Through the individual and group appeal apparent in these two poems, the outcry of generations is embodied, shared, echoed. Despite their entirely alternate realities, Kgafela oa Magogodi and Allen Ginsberg share a particular type of consciousness and poeticism. Their social commentary and jarring exposure of contemporary constructs leaves a lasting and moving impression on all and any who are victims of, and receivers of, their respective works.

 

Bibliography

Burt, Stephen. "The Paradox of Howl." 19 April 2006. 6 October 2010 <http://www.slate.com/id/2140162>.

Ginsberg, Allen. Extract from “Howl”. Postmodern American Poetry: A Norton Anthology. Ed. Paul Hoover. New York: WW Norton and Co. Inc. 1994: 131 – 135.

Mbembe, Achille. "The 'Thing' & its Double in Cameroonian Cartoons." Readings in African Popular Culture (1997).

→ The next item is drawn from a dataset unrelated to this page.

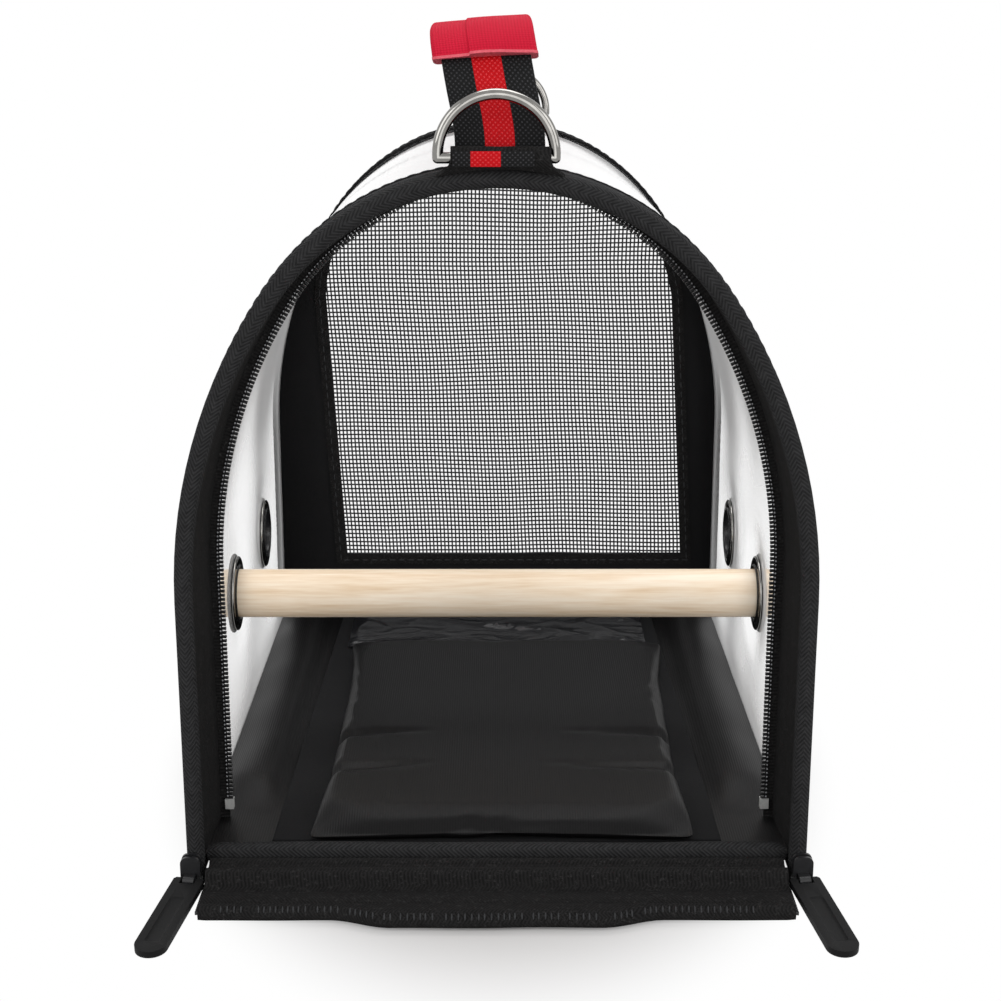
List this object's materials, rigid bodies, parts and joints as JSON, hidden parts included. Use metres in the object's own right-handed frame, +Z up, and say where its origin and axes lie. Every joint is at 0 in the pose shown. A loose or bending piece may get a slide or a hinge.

Mistry, Jyoti. "Johannesburg: Vocabularies of the Visceral and Expressions of Multiple Practises." African Cities Reader (2008).

Oa Magogodi, Kgafela. “beautiful ones are dying”. I mike what I like. South Africa: Laugh-it-Off Media, 2004: 112 – 115.

Schumcher, Michael. "Dharma Lion - A Biography of Allen Ginsberg." American Poets. 6 October 2010 <www.english.illinois.edu/maps/poets/g_l/ginsberg/howl.htm>.

Wojahan, David and Jack Myers. A Profile of Twentieth-Century American Poetry. USA: Southern Illinois University Publishers, 1991.